One of the major attractions of using coal as feedstock is its abundance. According to the World Coal Institute, proven coal reserves are estimated to be able to last 122 years at the current rate of production, compared with 42 years for oil and 60 years for gas.

Traditionally, coal prices have also tended to be lower and less volatile than those for other energy sources. But this has changed in recent years, with the price of coal frequently mirroring the wild swings in other commodity markets, driven by short-term speculation.

Coal prices peaked at $167.59 a tonne in July 2008, dropping to $60 a tonne in September 2009. This is significantly more expensive than at the start of the decade, when prices did not rise above $30 a tonne between 2000 and 2003.

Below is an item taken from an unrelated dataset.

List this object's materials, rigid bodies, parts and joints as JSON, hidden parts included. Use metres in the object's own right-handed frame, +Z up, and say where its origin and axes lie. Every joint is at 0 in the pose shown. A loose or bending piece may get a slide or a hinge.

“So much paper trading goes on these days, and some of the traders are hanging coal onto other drivers [like oil prices],” says David Price, editor of the Steam Coal Forecaster report published by coal industry analyst the McCloskey Group.

“Coal followed oil for much of last year. Subsequently there has been a disconnect, but for a long time we were sitting there trying to work out why oil was governing a coal price when there isn’t any switchover between the two. Coal prices now are moving for just as many inexplicable reasons as gas and oil.”

While coal may be an available feedstock for decades after oil and gas runs out, it is the most heavily polluting of all the commonly used fossil fuels, and coal-fired power plants require a much larger upfront capital investment than gas-fired facilities. Yet as a proven technology, coal offers the Gulf states a viable alternative to oil and gas, generating power on a scale that renewable technologies cannot. For example, Oman’s Duqm plant will generate 1,000MW of power, compared with about 100MW that will be generated by the planned Shams 1 solar power plant in Abu Dhabi.

In time, coal-fired power generation could also contribute to enhanced oil and gas recovery programmes, providing carbon dioxide to inject into fields to maintain pressure, in place of natural gas or water.

As an IWPP, the Oman project is unlikely to use carbon capture and sequestration techno-logies, which would be prohibitively expensive as they are still at an early stage of development. But with gas availability becoming increasingly tight, coal is likely to play an important role in the region in future.